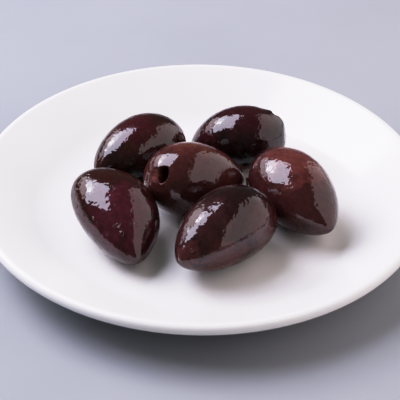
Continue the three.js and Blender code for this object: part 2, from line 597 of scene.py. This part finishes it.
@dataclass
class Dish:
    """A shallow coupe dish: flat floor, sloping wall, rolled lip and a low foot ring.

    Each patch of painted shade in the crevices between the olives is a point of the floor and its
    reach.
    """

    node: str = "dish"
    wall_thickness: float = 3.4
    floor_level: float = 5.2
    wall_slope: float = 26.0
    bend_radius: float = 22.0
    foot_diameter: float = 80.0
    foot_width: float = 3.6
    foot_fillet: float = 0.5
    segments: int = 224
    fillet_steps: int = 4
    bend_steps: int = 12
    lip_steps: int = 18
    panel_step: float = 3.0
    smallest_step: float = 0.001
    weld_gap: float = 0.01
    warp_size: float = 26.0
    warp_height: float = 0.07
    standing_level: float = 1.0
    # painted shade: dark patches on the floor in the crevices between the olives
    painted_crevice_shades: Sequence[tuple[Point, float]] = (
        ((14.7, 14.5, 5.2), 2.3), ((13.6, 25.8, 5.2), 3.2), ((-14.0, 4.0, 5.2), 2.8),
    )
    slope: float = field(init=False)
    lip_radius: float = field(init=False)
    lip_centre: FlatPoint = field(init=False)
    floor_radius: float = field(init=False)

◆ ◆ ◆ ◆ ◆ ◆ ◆

YOUR GOAL » Return every line of the material exactly.

RESPONSE TO THIS TASK »
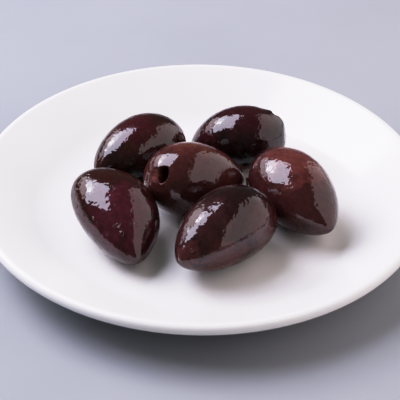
Continue the three.js and Blender code for this object: part 2, from line 597 of scene.py. This part finishes it.
@dataclass
class Dish:
    """A shallow coupe dish: flat floor, sloping wall, rolled lip and a low foot ring.

    Each patch of painted shade in the crevices between the olives is a point of the floor and its
    reach.
    """

    node: str = "dish"
    wall_thickness: float = 3.4
    floor_level: float = 5.2
    wall_slope: float = 26.0
    bend_radius: float = 22.0
    foot_diameter: float = 80.0
    foot_width: float = 3.6
    foot_fillet: float = 0.5
    segments: int = 224
    fillet_steps: int = 4
    bend_steps: int = 12
    lip_steps: int = 18
    panel_step: float = 3.0
    smallest_step: float = 0.001
    weld_gap: float = 0.01
    warp_size: float = 26.0
    warp_height: float = 0.07
    standing_level: float = 1.0
    # painted shade: dark patches on the floor in the crevices between the olives
    painted_crevice_shades: Sequence[tuple[Point, float]] = (
        ((14.7, 14.5, 5.2), 2.3), ((13.6, 25.8, 5.2), 3.2), ((-14.0, 4.0, 5.2), 2.8),
    )
    slope: float = field(init=False)
    lip_radius: float = field(init=False)
    lip_centre: FlatPoint = field(init=False)
    floor_radius: float = field(init=False)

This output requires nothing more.